Un film che seppur non perfetto è affascianante sotto il piano visivo ed estetico fotografato spendidamente e in grado di riassumere nella sua durata e nel fatto che tutto il film a parte i primi dieci minuti è ambientato nella villa, una satira sociopolitica forte e suggestiva dove i richiami all'opera di Carrol sono evidenti ma non così importanti, mentre invece lo sono a tutti quegli elementi legati all'esposizione enigmatica dei fatti che si prestano a varie letture psicoanalitiche ma soprattutto metaforiche per una favola senza morale, un incubo tutto sommato tranquillo, finchè si rimane nell'aura magica della villa e non si pensa che là fuori il mondo ha raggiunto ormai la fine.



giovedì 2 agosto 2018

Miracolo


Titolo: Miracolo
Regia: AA,VV
Anno: 2018
Paese: Italia
Stagione: 1
Episodi: 8
Giudizio: 4/5

Durante l'irruzione nel covo di un boss della 'ndrangheta, viene ritrovata una statuetta di plastica della Madonna che piange sangue. Al mistero non c'è risposta, ma la potenza di quell'enigma farà impazzire e deragliare le vite di tutti quelli che entreranno in contatto con questo evento.
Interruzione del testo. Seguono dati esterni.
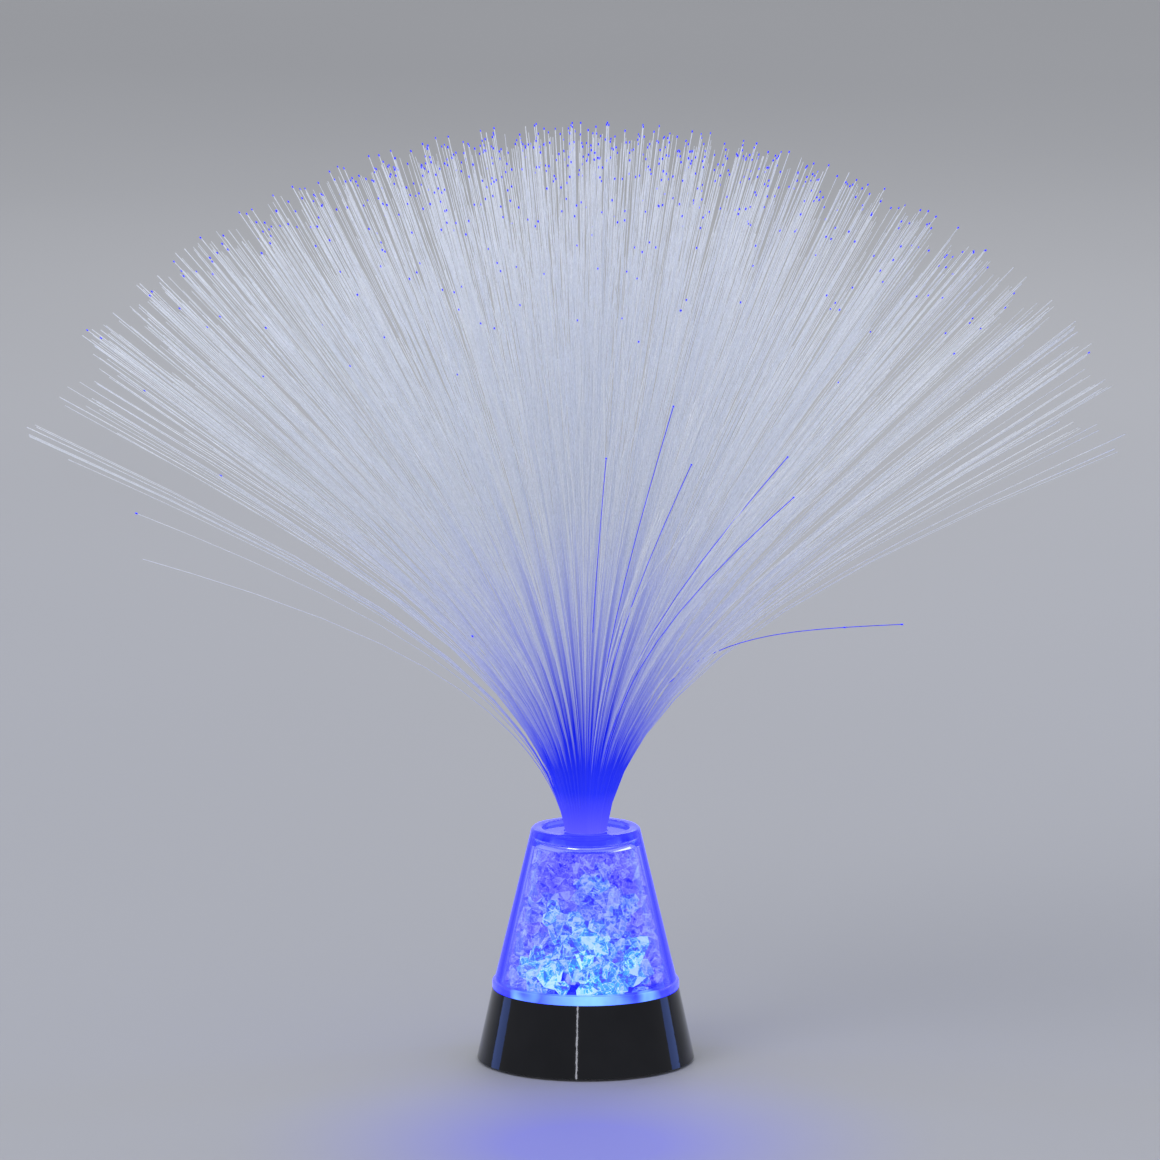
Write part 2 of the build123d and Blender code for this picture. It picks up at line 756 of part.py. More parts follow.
def chip_point_shares(chance):
    """Corners and crowns of one chip, each pulled in by chance, as shares of half its room."""
    shares = []
    for corner in corner_shares:
        shares.append([share * chance.uniform(*corner_pull_shares) for share in corner])
    for crown in crown_shares:
        drift = [chance.uniform(-crown_drift_share, crown_drift_share) for _ in crown]
        reach = chance.uniform(*crown_pull_shares)
        shares.append([share * reach if share else off for share, off in zip(crown, drift)])
    return shares


def chip_solid(chance, inner, outer, middle_angle, half_angle, low, high):
    """One irregular many-faced chip in its own room, a flat-sided wedge of a ring."""
    near = inner / math.cos(half_angle) + crystal_gap
    far = outer - crystal_gap
    points = []
    for across, along, up in chip_point_shares(chance):
        edge_radius = (near + far) / 2 + across * (far - near) / 2
        turn = along * (half_angle - crystal_gap / edge_radius)
        radius = edge_radius * math.cos(half_angle) / math.cos(turn)
        height = (low + high) / 2 + up * ((high - low) / 2 - crystal_gap)
        angle = middle_angle + turn
        points.append(Vector(radius * math.cos(angle), radius * math.sin(angle), height))
    return solid_of(hull_faces(points))


# Crystal chips: layer on layer of rings between the sleeve and the cone's wall
layer_count = round((collar_foot - floor_top) / crystal_size)
layer_height = (collar_foot - floor_top) / layer_count
chip_chance = Random(11)
chips = []
for layer in range(layer_count):
    layer_low = floor_top + layer * layer_height
    layer_high = layer_low + layer_height
    wall_side = min(cone_inside_at(layer_high), cone_bore)
    ring_count = max(1, round((wall_side - sleeve_outer) / crystal_size))
    ring_width = (wall_side - sleeve_outer) / ring_count
    drift = chip_chance.uniform(-ring_drift_share, ring_drift_share) * ring_width
    ring_edges = [sleeve_outer + ring_width * ring + drift for ring in range(ring_count + 1)]
    ring_edges[0] = sleeve_outer
    ring_edges[-1] = wall_side
    for ring_inner, ring_outer in zip(ring_edges, ring_edges[1:]):
        places = round(math.pi * (ring_inner + ring_outer) / crystal_size)
        start = chip_chance.random()
        edges = [
            start + place + chip_chance.uniform(-place_drift_share, place_drift_share)
            for place in range(places)
        ]
        edges.append(edges[0] + places)
        for edge_low, edge_high in zip(edges, edges[1:]):
            middle_angle = math.pi * (edge_low + edge_high) / places
            half_angle = math.pi * (edge_high - edge_low) / places
            chips.append(
                chip_solid(
                    chip_chance, ring_inner, ring_outer, middle_angle, half_angle, layer_low, layer_high
                )
            )
with BuildPart() as crystal_chips:
    add(chips)
save(crystal_chips, "crystal_chips")


def fibre_points(start_radius, azimuth, end_tilt, length, spread, power, shares):
    """Centre line of a strand: it leaves the neck almost upright, leans out and ends nearly straight.

    The tilt grows with the length travelled, quickly within the spread length and then slowly.
    """
    out = start_radius
    up = neck_top
    marks = [(out, up - root_depth)]
    stations = [share * length for share in shares]
    step = length / tracing_steps
    for index in range(tracing_steps):
        travelled = (index + 0.5) * step
        bent_share = 1 - math.exp(-((travelled / spread) ** power))
        tilt = end_tilt * (start_tilt_share + (1 - start_tilt_share) * bent_share)
        out += step * math.sin(tilt)
        up += step * math.cos(tilt)
        if (index + 1) * step >= stations[len(marks) - 1] * (1 - 1 / tracing_steps**2):
            marks.append((out, up))
    return [Vector(out * math.cos(azimuth), out * math.sin(azimuth), up) for out, up in marks]


def strand_solid(points, azimuth):
    """Three-sided strand with flat faces: every cut across it lies in one direction."""
    run = (points[-1] - points[0]).normalized()
    side = Vector(-math.sin(azimuth), math.cos(azimuth), 0)
    cross = run.cross(side)
    rings = []
    for point in points:
        rings.append(
            [
                point + (side * math.cos(turn) + cross * math.sin(turn)) * strand_radius
                for turn in [2 * math.pi * corner / strand_sides for corner in range(strand_sides)]
            ]
        )
    faces = [Face(Wire.make_polygon(rings[0])), Face(Wire.make_polygon(rings[-1]))]
    for lower, upper in zip(rings, rings[1:]):
        for corner in range(strand_sides):
            beside = (corner + 1) % strand_sides
            sheet = [lower[corner], lower[beside], upper[beside], upper[corner]]
            faces.append(Face(Wire.make_polygon(sheet)))
    return solid_of(faces)


# Fibre spray: strands on a sunflower pattern, the outer ones leaning furthest
fibre_chance = Random(300)
strands = []
for number in range(strand_count):
    place_share = math.sqrt((number + 0.5) / strand_count)
    azimuth = math.radians(number * golden_degrees)
    jitter = 1 + fibre_chance.uniform(-tilt_jitter_share, tilt_jitter_share)
    if number >= strand_count - loose_count:
        jitter += fibre_chance.random() ** 2 * loose_tilt_share
    end_tilt = math.radians(spread_degrees) * place_share**tilt_power_share * jitter
    is_stray = number == stray_number
    centre_line = fibre_points(
        place_share * bundle_radius * edge_share,
        azimuth,
        math.radians(stray_degrees) if is_stray else end_tilt,
        stray_length if is_stray else fibre_length,
        stray_spread_length if is_stray else spread_length,
        stray_bend_power if is_stray else 1,
        upright_station_shares if place_share < upright_place_share else leaning_station_shares,
    )
    strands.append(strand_solid(centre_line, azimuth))
with BuildPart() as fibre_spray:
    with BuildSketch(Plane.XY.offset(neck_top - slice_thickness)):
        Circle(bundle_radius)
    extrude(amount=slice_thickness)
    add(strands)
save(fibre_spray, "fibre_spray")
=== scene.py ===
"""Looks of the fiber optic sensory lamp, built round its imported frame."""

import logging
import math
from dataclasses import dataclass, field
from enum import Enum
from random import Random

import bmesh
import bpy
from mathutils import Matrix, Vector


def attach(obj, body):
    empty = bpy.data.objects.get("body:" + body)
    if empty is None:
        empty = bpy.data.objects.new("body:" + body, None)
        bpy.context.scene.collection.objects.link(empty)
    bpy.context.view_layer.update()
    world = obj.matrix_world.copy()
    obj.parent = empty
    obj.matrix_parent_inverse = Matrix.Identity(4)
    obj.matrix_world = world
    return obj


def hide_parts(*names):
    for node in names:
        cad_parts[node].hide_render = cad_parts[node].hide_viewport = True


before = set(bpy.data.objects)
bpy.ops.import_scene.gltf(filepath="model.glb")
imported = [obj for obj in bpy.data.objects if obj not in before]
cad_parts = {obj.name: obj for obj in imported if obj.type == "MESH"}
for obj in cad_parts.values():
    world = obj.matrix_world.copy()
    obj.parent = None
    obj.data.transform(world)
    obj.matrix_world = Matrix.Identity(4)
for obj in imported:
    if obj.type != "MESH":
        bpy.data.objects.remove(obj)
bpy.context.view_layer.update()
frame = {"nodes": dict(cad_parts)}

log = logging.getLogger("lamp")

Colour = tuple[float, float, float]
Point = tuple[float, float, float]
Profile = list[tuple[float, float]]
Socket = bpy.types.NodeSocket
Material = bpy.types.Material

ROOT = "root"
GOLDEN_ANGLE = math.pi * (3 - math.sqrt(5))
BUMP_STRENGTH = 0.6
FINE = 0.00001
NOISE_LOW, NOISE_HIGH = 0.3, 0.7
TONE_LOW, TONE_HIGH = 0.35, 0.65
SHARP_DEGREES = 32.0
ACRYLIC_IOR = 1.49


class Fall(Enum):
    """How a strand falls away from the neck: the power and the length of its bend."""

    FAN = (1.0, 0.060)
    STRAY = (2.5, 0.074)


# Materials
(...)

Devo ammettere che non sono mai stato un grosso fruitore delle serie tv.
Questo non significa che non sia un ammiratore ma trovo che ci sia davvero troppa carne al fuoco con risultati poco più che mediocri e pochissimi casi di prodotti interessanti.
Ecco forse il Miracolo riesce a staccarsi, nello spettro italiano che delle serie ha davvero tanta paura soprattutto quando tratta il cinema di genere, superando quel confine invisibile che divideva la serialità italiana fatta per lo più di carabinieri, ispettori, polizia e preti, cercando come in questo caso di sconfinare e di catturare quello che tutti vogliono ovvero un pubblico mainsteram.
Il Miracolo è quella cosa scritta da Ammaniti, la sua prima storia originale per la televisione dopo sette romanzi di successo
Il viaggio di Ammaniti inizia da una suggestione classica in quanto a miracoli, quella di una statua della Madonna che piange sangue.
L'immagine della Madonna che emette grandi quantità di sangue è potente, sia dal punto di vista concettuale che visivo e gli autori che accompagnano lo scrittore la depongono con una piscina coperta e abbandonata, vuota e opprimente. Ma la sua funzione è solo di detonatore, di avviare una reazione a catena che li metterà di fronte a ragionamenti, domande, decisioni e scelte.
Gli otto episodi non sono solo un affascinante dramma, noir e visionario, avvolto nel mistero e in costante equilibrio tra sacro e profano, ma riescono a dare prova che una serialità da noi può esserci sfruttando il folklore e le nostre infinite leggende mischiando come in questo caso politica, mistero, thriller, mafia, scienza e chiesa e riuscendo anche a raccontare dei nuclei familiari e dei rapporti tra personaggi enormemente fragili e complessi.
Alla fine la serie è una grandissima metafora: davanti al mistero di una Madonna che lacrima sangue (nove litri l’ora, che non si sa come stoccare, salvo poi avere l’idea geniale di congelare la statuina per fermarne il deflusso), diventiamo tutti instabili se non schizofrenici.